The hero as rebel is an invention of romanticism. Think of the Byronic poets, Wagner’s operas, Goethe’s Faust and Young Werther to get a view of the heroic man as a brooding iconoclast who has discounted all the old conceptions of a formal moral code to be loyal to a particular code shared by only a few other souls of great magnitude or at least of those sensitive fellow sufferers from a society which is restrictive and petty in its insistence of social rule-making.
This is the time in history which sees particular notions elevated to a sacrosanct status. This can be as broad-based as the notions of the rights of man spurring on the revolutions the Americas and in France. Or, it can be as particular as a rebellion against a classical style of painting, writing, music making. This is a time of fervor in the service of an idea. The hero can be devoted to his country–nationalism-- or could just as easily be devoted to the notion that there should be no nations at all.
Here are the characteristics of the romantic hero.
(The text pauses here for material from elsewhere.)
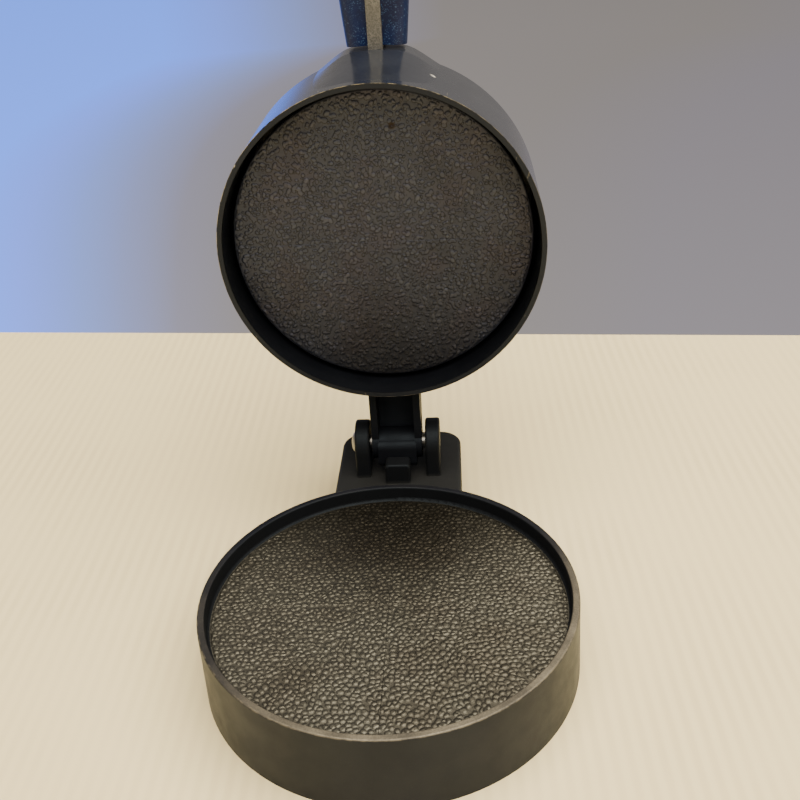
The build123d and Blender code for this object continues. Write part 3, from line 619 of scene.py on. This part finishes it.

Birth and class are unimportant: the individual transcends society

The battle is internal: it is a psychological war won by the “courage to be me”.

Moral codes are eccentric–heroes make their own rules

Passions are outside of individual control

Self knowledge is valued more than physical strength or endurance
(physical courage is de-valued)

The hero is moody, isolated, and introspective

Loyalty is to a particular project and to a community of like-minded others

This romanticism is a lead in to today’s conception of the heroic which may best be characterize by the idea of the anti-hero. The world, which even in the recently passed romantic age was knowable and whose ills could be repaired by men of knowledge and courage, is no longer a familiar place. The world is hostile, unsafe, and if not deliberately cruel and unjust, is at least discovered to be without meaning, cold, uncaring, and joyless.
The Modern Hero


Film noir illustrates what kind of modern heroic qualities are appreciated by people cast adrift in a world which has no known reason for existing, which could disappear at any moment, and where language, math, history, and all objects, created by humans or “discovered” by them are thought to be merely symbols of a despairing mankind in a world where neither form nor matter is known to have reality or permanence.
What are the characteristics of the modern hero? 

He seeks merely to survive–to create a pool of light in a world of dark shadows.

The war is against meaninglessness: the battle is to create meaning and value.

The heroes, like Sam Spade and Philip Marlowe, have a code of behavior rather than a code of ethics - they portray men who are impassive, hard-boiled, never surprised by events.

The world is seen as having no internal order: anything goes–the hero is as likely to be debauched and depraved as the enemy.

The internal struggle is with addiction to drugs, liquor, sex, money.
The external struggle is with corruption in government, the military, schools - formal organizations.

There is no sense of community. The hero lives for a small, select circle which can be merely one woman or a few trusted friends.

Although the latest notions of the heroic in our society most closely resemble the anti-hero as exemplified in the noir genre, FOR members are more likely to define themselves in a combination of classic/romantic hero modes.  Most members express admiration for an ethical position which most closely approximates the classic Aristotelian model of virtue as an expression of good habits developed purposively over time and maintained by thoughtful practice.  This is coupled with an unabashed enthusiasm for the kind of individualism advocated first by the Enlightenment and put into practice by the romantic post rationalists of the Industrial Revolution.